Herbert Zipper told me a story that I've never forgotten, of an experience he had doing hard labor in one of the concentration camps. He and his fellow-prisoners were exhausted and starved. Someone laboring near him began to recite Goethe. A few others who knew the work joined in. The power of Goethe's words sustained them, and they kept going. After he told me this story I remember him saying, "My dear, there is one word you must take our of your vocabulary, and that is fear." Coming from a concentration camp survivor this piece of advice hit hard. Zipper organized secret concerts in the camps. Even without adequate food, clothing, and shelter, music was important.

So what am I to make of all this? I have a self-centered dream, to learn to make music with an instrument that has enchanted me.

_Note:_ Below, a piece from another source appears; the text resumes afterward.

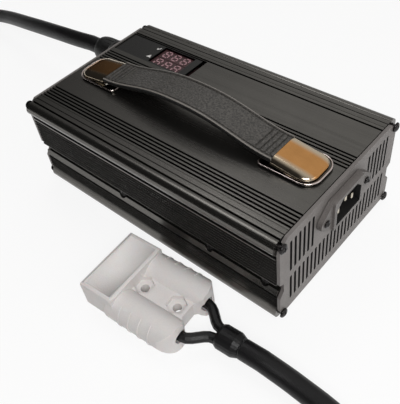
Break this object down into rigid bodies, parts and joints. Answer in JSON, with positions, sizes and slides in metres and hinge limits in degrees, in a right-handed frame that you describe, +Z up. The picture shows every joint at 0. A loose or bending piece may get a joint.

I live in a cluster of towns where music and art programs are being cut from school budgets as nonessential and not reinstated, for political reasons, despite successful parental efforts to raise funds. I live in a society where it's good to be practical. I live in a world where inequalities are rampant and atrocious, and to which I bear a responsibility, having been given so many opportunities to educate myself and build a good life. But I also cherish a family life in which we can sit around our cozy wood stove in a cabin in the mountains, pull out our instruments, and sing together. I want to be able to making a living and, more importantly, make a life.

I don't have any easy answers for all the questions in my heart. For now I'll just keep practicing.